LONDRES. Depuis le spectaculaire sauvetage de la Vierge aux œillets de Raphaël, arrachée in extremis au Getty Museum, les interdictions d'exportation décrétées par le ministre de la Culture britannique bénéficient d'un écho médiatique inattendu. C'est le cas avec la dernière en date, qui concerne un tableau du Maître de Moulins dont les contemporains bénéficient actuellement d'une rétrospective au Louvre (lire notre critique du 27 février). L'œuvre en question est une petite peinture de 27 cm sur 18,5, en bon état selon les experts consultés par le ministère, qui représente le deuil de la Vierge. Réalisée entre 1480 et 1500, elle est interdite de sortie du territoire jusqu'au 17 avril 2004. Une prorogation de trois mois pourra être envisagée si des acheteurs sérieux se sont manifestés avant l'expiration du premier délai. La somme que ceux-ci devront réunir est de 600 000 £ (894 000 euros). Soit nettement moins que les 22 millions £ requis pour le Raphaël précité…

Un comité ad hoc
Pourquoi bloquer aux frontières ce petit tableau qui n'est pas un chef-d'œuvre célèbre et qui n'est pas, non plus, une œuvre «nationale» ? Les refus temporaires d'exportation sont proposés en Grande-Bretagne par un comité (Reviewing Committee of the Export of Works of Art), qui se fie aux trois critères Waverley, baptisés d'après le nom d'un de ses présidents dans les années 1950. L'œuvre est-elle étroitement liée à l'histoire nationale ? Est-elle d'une valeur esthétique indiscutable ? Est-elle essentielle pour faire avancer la recherche dans un champ particulier des beaux-arts ? Les experts ont donc répondu par l'affirmative à ces questions.
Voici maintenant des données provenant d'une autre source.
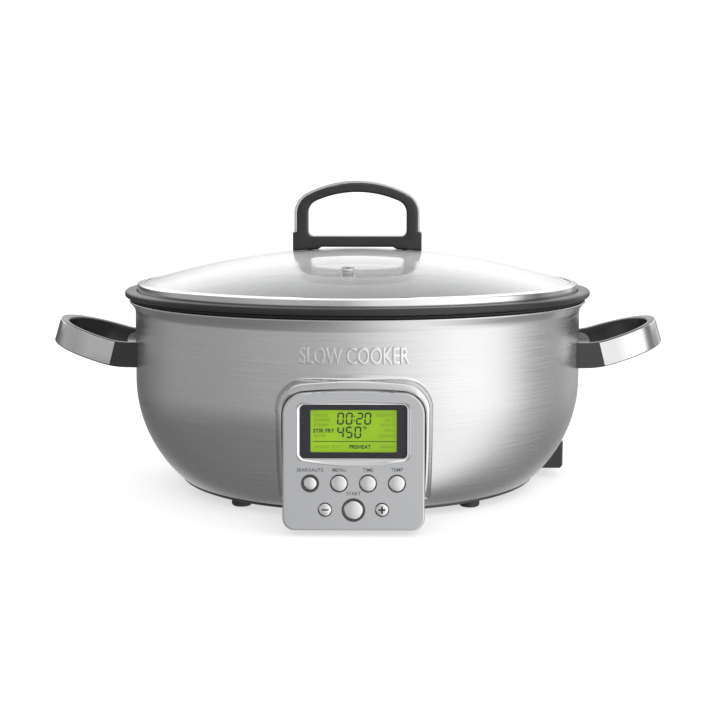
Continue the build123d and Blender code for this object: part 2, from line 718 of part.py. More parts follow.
def lcd_module():
    return on_panel(window(29, 3.8, 33.6, 0.6), -5.8, -2.7)


def button_collars():
    rings = []
    for _, x, y, cap_r, collar_r in BUTTONS:
        ring = Cylinder(collar_r, FACE_T + 0.3)
        ring = fillet(ring.edges().filter_by(GeomType.CIRCLE).sort_by(Axis.Z)[-1], 0.28)
        ring = Pos(x, y, (0.3 - FACE_T) / 2) * (ring - Cylinder(cap_r + RUN_GAP, 10))
        rings.append(PANEL * ring)
    return rings


def button(x, y, cap_r):
    """A domed cap with a retaining flange and a stem that meets its switch."""
    cap = Pos(0, 0, -1.0) * Cylinder(cap_r, 4.0)
    cap = fillet(cap.edges().filter_by(GeomType.CIRCLE).sort_by(Axis.Z)[-1], 0.9)
    flange = Pos(0, 0, -3.55) * Cylinder(cap_r + 0.9, 1.1)
    stem = Pos(0, 0, -5.3) * Cylinder(1.8, 2.5)
    return PANEL * (Pos(x, y) * (cap + flange + stem))


def button_board():
    return on_panel(window(35.2, -37, 37, 2), -10.6, -9.0)


def dome_switches():
    switches = []
    for _, x, y, _, _ in BUTTONS:
        base = Pos(x, y, -8.6) * Box(5.8, 5.8, 0.8)
        dome = Pos(x, y, -7.95) * Cylinder(1.9, 0.5)
        switches.append(PANEL * (base + dome))
    return switches


def control_housing():
    """Rear case: a tray through the shell's window, and walls from the cover to the shell."""
    tray = on_panel(window(TRAY_W, -TRAY_V, TRAY_V, 4), TRAY_BACK, -SKIRT_DEPTH - 0.1)
    walls = on_panel(panel_outline(-0.2), -60, -SKIRT_DEPTH - 0.1)
    walls = walls - bowl(-0.2) - rod(0, 0, -20, 20, BASE_R + 1.5)
    walls -= rod(0, 0, -20, CASE_LOW, 2 * RIM_R)
    case = tray + walls
    case -= on_panel(window(TRAY_W - 1.6, -TRAY_V + 1.6, TRAY_V - 1.6, 3), TRAY_BACK + 1.5, 0)
    hollow = on_panel(panel_outline(-2.2), -60, TRAY_BACK)
    case -= hollow - rod(0, 0, -20, CASE_LOW + 2, 2 * RIM_R)
    case -= PANEL * (Pos(0, -28.8, -14) * Cylinder(3, 8))
    for x, y in boss_places():
        case -= spot(x, y, -20, -9, 1.05)
    for x, y in [(-30, -33), (30, -33), (-30, 34), (30, 34)]:
        case += spot(x, y, TRAY_BACK + 1.4, -10.65, 2)
    return case.solids().sort_by(SortBy.VOLUME)[-1]


def panel_screws():
    screws = []
    for x, y in boss_places():
        screws.append(spot(x, y, TRAY_BACK - 1.6, TRAY_BACK, 2.2) + spot(x, y, TRAY_BACK, -4, 1.0))
    return screws


# --- write one file for each named piece ---------------------------------------------------
def pieces():
    made = {
        "housing_shell": housing_shell(),
        "panel_surround": panel_surround(),
        "support_ring": support_ring(),
        "inner_well": inner_well(),
        "insulation_blanket": insulation_blanket(),
        "heating_plate": heating_plate(),
        "heating_element": heating_element(),
        "element_terminals": element_terminals(),
        "plate_screws": plate_screws(),
        "reflector_plate": reflector_plate(),
        "sensor_bracket": sensor_bracket(),
        "sensor_spring": sensor_spring(),
        "temperature_sensor": temperature_sensor(),
        "thermal_fuse": thermal_fuse(),
        "base_plate": base_plate(),
        "feet": feet(),
        "base_screws": base_screws(),
        "power_board": power_board(),
        "board_standoffs": board_standoffs(),
        "board_screws": board_screws(),
        "relay": relay(),
        "transformer": transformer(),
        "capacitors": capacitors(),
        "internal_leads": internal_leads(),
        "power_inlet_housing": power_inlet_housing(),
        "inlet_pins": inlet_pins(),
        "right_handle_grip": handle_grip(),
        "right_handle_band": handle_band(),
        "right_handle_brackets": handle_brackets(),
        "handle_screws": handle_screws(),
        "cooking_pot": cooking_pot(),
        "lid_glass": lid_glass(),
        "lid_band": lid_band(),
        "steam_vent": steam_vent(),
        "lid_handle_grip": lid_handle_grip(),
        "lid_handle_strap": lid_handle_strap(),
        "lid_screws": lid_screws(),
        "lid_washers": lid_washers(),
        "panel_face": panel_face(),
        "lcd_bezel": lcd_bezel(),
        "lcd_lens": lcd_lens(),
        "lcd_frame": lcd_frame(),
        "lcd_module": lcd_module(),
        "button_collars": button_collars(),
        "button_board": button_board(),
        "dome_switches": dome_switches(),
        "control_housing": control_housing(),
        "panel_screws": panel_screws(),
    }
    for part in ("grip", "band", "brackets"):
        made["left_handle_" + part] = mirrored(made["right_handle_" + part])
    for name, x, y, cap_r, _ in BUTTONS:
        made["button_" + name] = button(x, y, cap_r)
    return made


os.makedirs("parts", exist_ok=True)
for node, piece in pieces().items():
    shape = Compound(children=[*piece]) if isinstance(piece, list) else piece
    export_step(shape, f"parts/{node}.step")
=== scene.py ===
import json
from math import asin, atan2, cos, pi, radians, sin, sqrt, tan

import bmesh
import bpy
from mathutils import Matrix, Vector


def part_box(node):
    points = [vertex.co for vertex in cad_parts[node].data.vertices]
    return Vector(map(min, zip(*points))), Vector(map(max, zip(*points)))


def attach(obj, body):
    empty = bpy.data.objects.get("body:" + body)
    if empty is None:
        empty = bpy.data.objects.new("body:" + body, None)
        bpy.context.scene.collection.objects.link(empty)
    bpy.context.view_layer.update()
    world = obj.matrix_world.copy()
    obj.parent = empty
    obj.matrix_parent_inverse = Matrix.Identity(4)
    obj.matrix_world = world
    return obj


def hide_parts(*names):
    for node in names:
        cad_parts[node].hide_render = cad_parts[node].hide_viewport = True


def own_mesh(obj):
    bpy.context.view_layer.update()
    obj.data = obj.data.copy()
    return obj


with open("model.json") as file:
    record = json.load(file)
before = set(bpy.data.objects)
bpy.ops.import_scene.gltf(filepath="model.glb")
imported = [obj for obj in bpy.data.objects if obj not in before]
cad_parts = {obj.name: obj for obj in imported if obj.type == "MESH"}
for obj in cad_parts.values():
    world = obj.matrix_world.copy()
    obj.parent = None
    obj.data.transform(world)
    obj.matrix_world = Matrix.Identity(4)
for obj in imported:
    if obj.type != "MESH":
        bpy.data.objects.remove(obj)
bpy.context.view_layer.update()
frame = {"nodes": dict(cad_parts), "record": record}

# A round programmable slow cooker, in metres. The front is -Y and the bowl's axis is Z.
MM = 0.001
nodes = frame["nodes"]

# Places taken from the frame.
SHELL_LOW, SHELL_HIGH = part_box("housing_shell")
LIP_R, LIP_Z, SHELL_FLOOR = SHELL_HIGH.x, SHELL_HIGH.z, SHELL_LOW.z
DOME_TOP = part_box("lid_glass")[1].z

# Sizes that the boxes don't give.
WALL_R = 163.2 * MM     # the bowl's side at the top of its lower curve
WALL_TOP_R = 162.7 * MM
BOWL_ARC_R = 95 * MM
BOWL_ARC_Z = 77.5 * MM  # height of the top of the bowl's lower curve
FLARE_Z = 129 * MM      # height where the side turns out into the lip
SHELL_T = 1.2 * MM
DOME_R = 520 * MM
GLASS_T = 4 * MM
LEAN = radians(5)       # how far the panel leans back
TURNS = 288             # steps round the axis on the large turned pieces


# --- mesh helpers --------------------------------------------------------------------------
def rounded(points, radii, steps=6):
    """A line of 2D points with an arc in each inner corner."""
    line = [Vector(points[0])]
    for before, corner, after, radius in zip(points, points[1:], points[2:], radii):
        at = Vector(corner)
        if radius <= 0:
            line.append(at)
            continue
        a = (Vector(before) - at).normalized()
        b = (Vector(after) - at).normalized()
        half = a.angle(b) / 2
        centre = at + (a + b).normalized() * (radius / sin(half))
        start = at + a * (radius / tan(half)) - centre
        end = at + b * (radius / tan(half)) - centre
        sweep = start.angle(end)
        for i in range(steps + 1):
            t = i / steps
            line.append(centre + (start * sin((1 - t) * sweep) + end * sin(t * sweep)) / sin(sweep))
    line.append(Vector(points[-1]))
    return line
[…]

C'est l'une des trois seules œuvres de l'artiste en Grande-Bretagne, les deux autres étant la Rencontre d'Anne et Joachim à la Porte Dorée (National Gallery, Londres) et Saint Maurice avec un donateur (Musée de Glasgow). Cette scène de souffrance est par ailleurs inhabituelle chez cet artiste très «rare» (quelques dizaines d'œuvres lui sont attribuées dont le célèbre triptyque de la Vierge dans la cathédrale de Moulins).

Merci à la loterie
Sur les quelque 10 000 demandes d'exportation de biens artistiques déposées chaque année en Grande-Bretagne, moins d'une cinquantaine font l'objet d'une étude par le comité. Les refus temporaires d'exportation sont évidemment encore moins nombreux : 13 en 1999-2000, 34 en 2000-2001, 31 en 2001-2002, 23 en 2002-2003. Les statistiques montrent en revanche une efficacité croissante des mesures de protection dans les dernières années. Alors que la moitié des objets bloqués finissaient par s'envoler à l'étranger entre 1992 et 1999, cette proportion s'est réduite de façon drastique depuis 2000 : une pièce sur quatre seulement réussit à échapper aux mailles du ministère. Ce succès doit évidemment beaucoup à l'institution d'une loterie du patrimoine, qui fournit une partie des fonds nécessaires. En France, les nouvelles dispositions sur le mécénat d'août 2003, qui octroient de très généreuses déductions fiscales (jusqu'à 90% du montant de l'achat), devraient jouer le même rôle. Elle ont commencé à être appliquées mais n'ont pas encore porté sur une œuvre emblématique du patrimoine national. On attend avec impatience ce baptême du feu.